* OBJECTIVE
Set down, exactly as they appear, the lines from the line holding "Write part 3" through the line holding "return new_object(name, points.tolist(), faces)", inclusive; output nothing outside that range.

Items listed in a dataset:
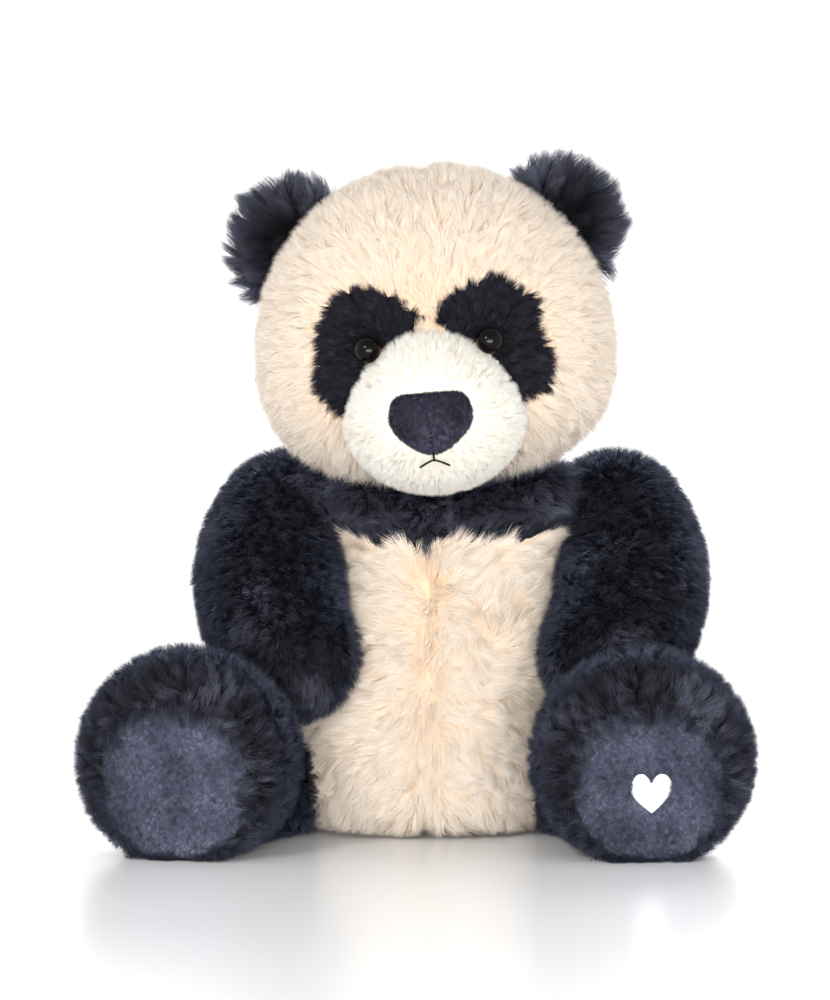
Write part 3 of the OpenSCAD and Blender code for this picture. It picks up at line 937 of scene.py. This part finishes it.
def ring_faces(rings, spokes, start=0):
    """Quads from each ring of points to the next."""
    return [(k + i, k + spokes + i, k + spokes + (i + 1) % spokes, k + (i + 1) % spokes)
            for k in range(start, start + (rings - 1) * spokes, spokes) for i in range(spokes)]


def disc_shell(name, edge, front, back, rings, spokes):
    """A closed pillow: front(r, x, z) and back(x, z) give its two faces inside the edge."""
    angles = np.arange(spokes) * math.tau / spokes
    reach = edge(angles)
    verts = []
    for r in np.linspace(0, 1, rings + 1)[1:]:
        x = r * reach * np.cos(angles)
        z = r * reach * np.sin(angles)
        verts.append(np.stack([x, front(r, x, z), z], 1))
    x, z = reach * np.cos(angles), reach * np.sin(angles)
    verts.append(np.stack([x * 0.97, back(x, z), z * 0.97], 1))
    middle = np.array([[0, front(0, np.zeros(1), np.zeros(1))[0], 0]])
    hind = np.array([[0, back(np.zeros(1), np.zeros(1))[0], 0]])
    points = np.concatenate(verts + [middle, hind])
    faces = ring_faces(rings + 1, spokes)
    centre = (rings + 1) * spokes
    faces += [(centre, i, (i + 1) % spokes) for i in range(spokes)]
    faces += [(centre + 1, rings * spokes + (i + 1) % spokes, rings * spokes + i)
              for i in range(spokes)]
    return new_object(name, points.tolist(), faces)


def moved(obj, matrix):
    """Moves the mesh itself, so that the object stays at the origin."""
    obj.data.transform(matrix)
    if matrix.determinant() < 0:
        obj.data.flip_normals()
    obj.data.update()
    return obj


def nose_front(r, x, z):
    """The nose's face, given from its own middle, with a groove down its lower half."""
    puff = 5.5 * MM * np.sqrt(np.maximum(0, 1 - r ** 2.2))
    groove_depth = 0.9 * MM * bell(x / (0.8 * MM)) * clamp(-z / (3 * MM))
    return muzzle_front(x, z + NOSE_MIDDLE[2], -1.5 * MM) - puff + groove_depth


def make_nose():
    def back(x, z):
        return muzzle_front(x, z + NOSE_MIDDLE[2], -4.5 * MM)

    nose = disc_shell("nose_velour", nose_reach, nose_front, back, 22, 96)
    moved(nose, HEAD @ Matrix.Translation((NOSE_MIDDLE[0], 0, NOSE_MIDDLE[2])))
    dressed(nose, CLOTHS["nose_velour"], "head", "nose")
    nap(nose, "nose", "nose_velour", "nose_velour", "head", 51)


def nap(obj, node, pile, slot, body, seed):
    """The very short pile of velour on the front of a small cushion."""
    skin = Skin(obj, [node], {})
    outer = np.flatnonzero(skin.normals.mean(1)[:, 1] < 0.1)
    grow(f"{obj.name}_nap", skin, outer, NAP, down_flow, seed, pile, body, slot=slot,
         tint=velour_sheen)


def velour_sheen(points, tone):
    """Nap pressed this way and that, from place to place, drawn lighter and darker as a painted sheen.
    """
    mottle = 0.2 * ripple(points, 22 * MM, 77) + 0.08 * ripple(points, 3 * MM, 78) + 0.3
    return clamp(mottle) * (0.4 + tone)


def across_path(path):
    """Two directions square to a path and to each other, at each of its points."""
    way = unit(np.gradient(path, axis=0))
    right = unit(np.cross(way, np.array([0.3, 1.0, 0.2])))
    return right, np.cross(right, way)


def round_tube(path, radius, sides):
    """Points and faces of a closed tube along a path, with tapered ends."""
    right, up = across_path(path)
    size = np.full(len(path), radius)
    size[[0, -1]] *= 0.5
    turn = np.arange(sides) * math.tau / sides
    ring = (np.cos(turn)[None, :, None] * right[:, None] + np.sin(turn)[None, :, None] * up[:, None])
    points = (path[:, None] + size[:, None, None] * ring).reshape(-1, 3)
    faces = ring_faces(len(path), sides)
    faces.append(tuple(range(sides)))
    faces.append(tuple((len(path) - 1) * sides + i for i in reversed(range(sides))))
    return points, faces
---
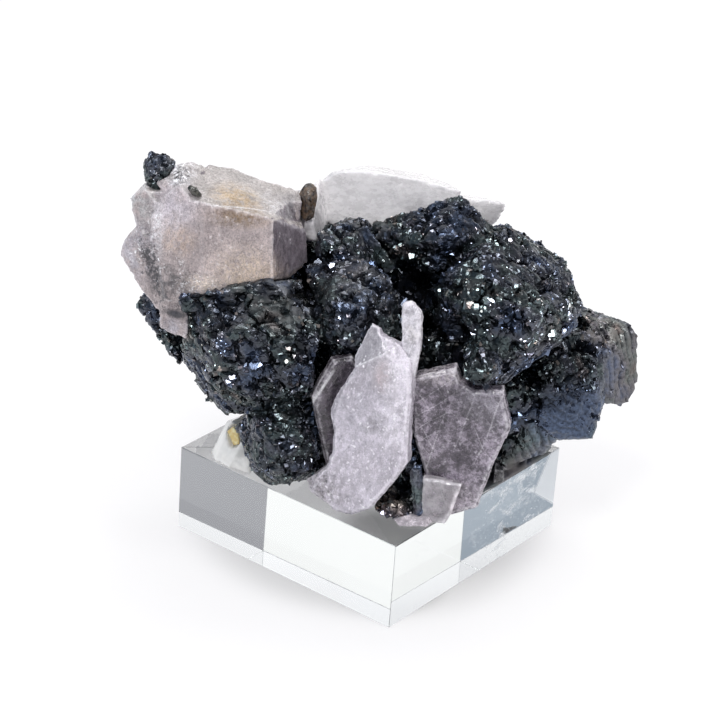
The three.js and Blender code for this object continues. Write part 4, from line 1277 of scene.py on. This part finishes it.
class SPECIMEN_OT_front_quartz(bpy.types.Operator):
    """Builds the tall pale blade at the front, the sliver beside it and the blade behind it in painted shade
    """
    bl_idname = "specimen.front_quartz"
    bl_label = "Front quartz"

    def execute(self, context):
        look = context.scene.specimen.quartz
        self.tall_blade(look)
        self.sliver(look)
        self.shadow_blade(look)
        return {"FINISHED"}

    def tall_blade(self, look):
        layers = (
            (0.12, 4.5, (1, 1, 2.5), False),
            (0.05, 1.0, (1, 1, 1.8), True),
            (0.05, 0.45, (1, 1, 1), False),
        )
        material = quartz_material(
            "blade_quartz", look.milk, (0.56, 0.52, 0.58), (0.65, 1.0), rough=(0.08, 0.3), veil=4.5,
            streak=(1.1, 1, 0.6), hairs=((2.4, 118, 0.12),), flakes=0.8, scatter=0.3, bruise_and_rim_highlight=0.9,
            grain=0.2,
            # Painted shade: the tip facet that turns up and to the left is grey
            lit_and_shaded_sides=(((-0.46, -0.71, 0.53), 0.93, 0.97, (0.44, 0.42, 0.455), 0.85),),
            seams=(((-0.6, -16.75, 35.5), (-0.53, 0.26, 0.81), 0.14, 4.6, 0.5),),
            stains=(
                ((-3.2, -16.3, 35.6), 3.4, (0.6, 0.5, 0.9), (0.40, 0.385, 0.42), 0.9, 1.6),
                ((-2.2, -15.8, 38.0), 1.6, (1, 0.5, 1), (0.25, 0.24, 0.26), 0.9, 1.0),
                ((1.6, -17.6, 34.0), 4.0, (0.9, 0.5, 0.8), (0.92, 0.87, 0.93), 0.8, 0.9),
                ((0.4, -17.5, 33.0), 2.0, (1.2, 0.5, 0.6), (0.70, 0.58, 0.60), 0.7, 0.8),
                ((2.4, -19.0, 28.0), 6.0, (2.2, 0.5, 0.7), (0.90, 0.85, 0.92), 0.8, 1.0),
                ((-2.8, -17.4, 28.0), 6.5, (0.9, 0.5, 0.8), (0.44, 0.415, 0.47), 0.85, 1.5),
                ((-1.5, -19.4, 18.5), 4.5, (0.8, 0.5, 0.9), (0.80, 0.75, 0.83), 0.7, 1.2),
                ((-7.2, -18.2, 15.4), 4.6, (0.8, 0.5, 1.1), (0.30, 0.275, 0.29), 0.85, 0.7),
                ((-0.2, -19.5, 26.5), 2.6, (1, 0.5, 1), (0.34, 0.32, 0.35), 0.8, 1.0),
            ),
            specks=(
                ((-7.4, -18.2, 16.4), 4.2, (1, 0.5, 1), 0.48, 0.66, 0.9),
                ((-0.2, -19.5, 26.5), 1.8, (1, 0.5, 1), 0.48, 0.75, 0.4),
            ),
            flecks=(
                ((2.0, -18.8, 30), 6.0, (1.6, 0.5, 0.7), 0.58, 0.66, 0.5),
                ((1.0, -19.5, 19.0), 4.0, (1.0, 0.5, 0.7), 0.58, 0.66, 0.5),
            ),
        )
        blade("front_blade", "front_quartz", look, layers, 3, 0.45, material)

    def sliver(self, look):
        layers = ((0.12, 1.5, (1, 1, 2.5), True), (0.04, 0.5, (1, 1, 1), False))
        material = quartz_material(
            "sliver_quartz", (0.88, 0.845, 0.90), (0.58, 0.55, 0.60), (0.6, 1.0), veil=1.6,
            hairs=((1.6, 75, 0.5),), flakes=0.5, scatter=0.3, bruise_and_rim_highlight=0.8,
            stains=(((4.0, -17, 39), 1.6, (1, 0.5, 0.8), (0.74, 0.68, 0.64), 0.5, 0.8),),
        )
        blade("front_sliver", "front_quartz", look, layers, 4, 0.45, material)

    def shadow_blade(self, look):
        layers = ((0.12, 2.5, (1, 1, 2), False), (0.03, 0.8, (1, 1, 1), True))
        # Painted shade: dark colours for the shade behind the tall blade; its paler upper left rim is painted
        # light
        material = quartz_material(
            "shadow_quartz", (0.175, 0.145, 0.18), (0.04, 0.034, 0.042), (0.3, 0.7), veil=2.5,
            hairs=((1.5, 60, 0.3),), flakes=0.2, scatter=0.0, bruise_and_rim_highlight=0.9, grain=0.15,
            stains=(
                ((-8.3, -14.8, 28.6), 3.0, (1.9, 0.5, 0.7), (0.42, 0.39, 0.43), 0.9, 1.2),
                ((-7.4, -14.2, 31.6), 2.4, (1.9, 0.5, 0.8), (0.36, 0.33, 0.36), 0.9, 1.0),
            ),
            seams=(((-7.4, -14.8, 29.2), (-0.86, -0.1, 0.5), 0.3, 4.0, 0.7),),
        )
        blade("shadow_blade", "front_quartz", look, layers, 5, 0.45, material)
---
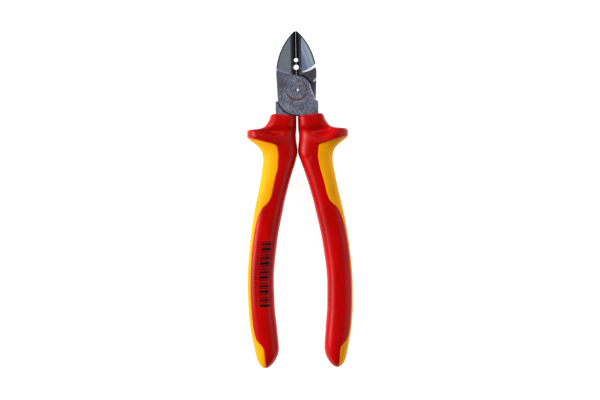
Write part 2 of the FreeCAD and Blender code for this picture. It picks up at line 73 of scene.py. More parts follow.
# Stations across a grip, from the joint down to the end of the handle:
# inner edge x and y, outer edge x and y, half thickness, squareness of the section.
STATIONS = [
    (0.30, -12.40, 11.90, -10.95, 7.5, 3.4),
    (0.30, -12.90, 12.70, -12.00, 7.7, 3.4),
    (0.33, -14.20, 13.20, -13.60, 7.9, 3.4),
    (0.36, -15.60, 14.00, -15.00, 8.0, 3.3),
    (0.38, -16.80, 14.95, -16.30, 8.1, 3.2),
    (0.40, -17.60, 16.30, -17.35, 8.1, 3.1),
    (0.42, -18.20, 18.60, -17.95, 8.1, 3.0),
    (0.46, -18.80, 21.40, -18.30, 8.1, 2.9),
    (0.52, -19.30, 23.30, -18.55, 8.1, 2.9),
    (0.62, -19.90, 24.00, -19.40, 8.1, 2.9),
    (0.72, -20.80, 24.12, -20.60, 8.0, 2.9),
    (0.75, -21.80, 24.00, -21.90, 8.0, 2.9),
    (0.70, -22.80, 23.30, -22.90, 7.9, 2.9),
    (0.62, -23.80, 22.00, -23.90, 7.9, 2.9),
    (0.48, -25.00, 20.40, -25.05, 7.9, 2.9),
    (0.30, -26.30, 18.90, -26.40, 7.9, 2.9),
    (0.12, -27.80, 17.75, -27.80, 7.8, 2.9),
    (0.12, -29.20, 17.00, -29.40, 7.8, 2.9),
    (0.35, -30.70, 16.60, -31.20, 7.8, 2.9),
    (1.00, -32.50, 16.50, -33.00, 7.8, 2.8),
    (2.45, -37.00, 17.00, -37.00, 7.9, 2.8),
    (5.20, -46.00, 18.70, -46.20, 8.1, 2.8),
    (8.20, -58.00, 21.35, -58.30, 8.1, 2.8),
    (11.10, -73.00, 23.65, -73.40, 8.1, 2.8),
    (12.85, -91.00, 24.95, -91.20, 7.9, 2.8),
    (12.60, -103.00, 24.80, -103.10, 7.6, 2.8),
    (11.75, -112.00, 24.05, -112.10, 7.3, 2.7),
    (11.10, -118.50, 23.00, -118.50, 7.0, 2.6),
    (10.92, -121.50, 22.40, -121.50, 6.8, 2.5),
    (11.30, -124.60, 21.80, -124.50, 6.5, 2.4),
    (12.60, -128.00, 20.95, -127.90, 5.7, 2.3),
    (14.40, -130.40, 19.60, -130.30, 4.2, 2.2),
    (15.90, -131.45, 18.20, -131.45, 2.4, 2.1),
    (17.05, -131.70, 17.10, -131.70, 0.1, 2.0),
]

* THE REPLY
Write part 3 of the OpenSCAD and Blender code for this picture. It picks up at line 937 of scene.py. This part finishes it.
def ring_faces(rings, spokes, start=0):
    """Quads from each ring of points to the next."""
    return [(k + i, k + spokes + i, k + spokes + (i + 1) % spokes, k + (i + 1) % spokes)
            for k in range(start, start + (rings - 1) * spokes, spokes) for i in range(spokes)]


def disc_shell(name, edge, front, back, rings, spokes):
    """A closed pillow: front(r, x, z) and back(x, z) give its two faces inside the edge."""
    angles = np.arange(spokes) * math.tau / spokes
    reach = edge(angles)
    verts = []
    for r in np.linspace(0, 1, rings + 1)[1:]:
        x = r * reach * np.cos(angles)
        z = r * reach * np.sin(angles)
        verts.append(np.stack([x, front(r, x, z), z], 1))
    x, z = reach * np.cos(angles), reach * np.sin(angles)
    verts.append(np.stack([x * 0.97, back(x, z), z * 0.97], 1))
    middle = np.array([[0, front(0, np.zeros(1), np.zeros(1))[0], 0]])
    hind = np.array([[0, back(np.zeros(1), np.zeros(1))[0], 0]])
    points = np.concatenate(verts + [middle, hind])
    faces = ring_faces(rings + 1, spokes)
    centre = (rings + 1) * spokes
    faces += [(centre, i, (i + 1) % spokes) for i in range(spokes)]
    faces += [(centre + 1, rings * spokes + (i + 1) % spokes, rings * spokes + i)
              for i in range(spokes)]
    return new_object(name, points.tolist(), faces)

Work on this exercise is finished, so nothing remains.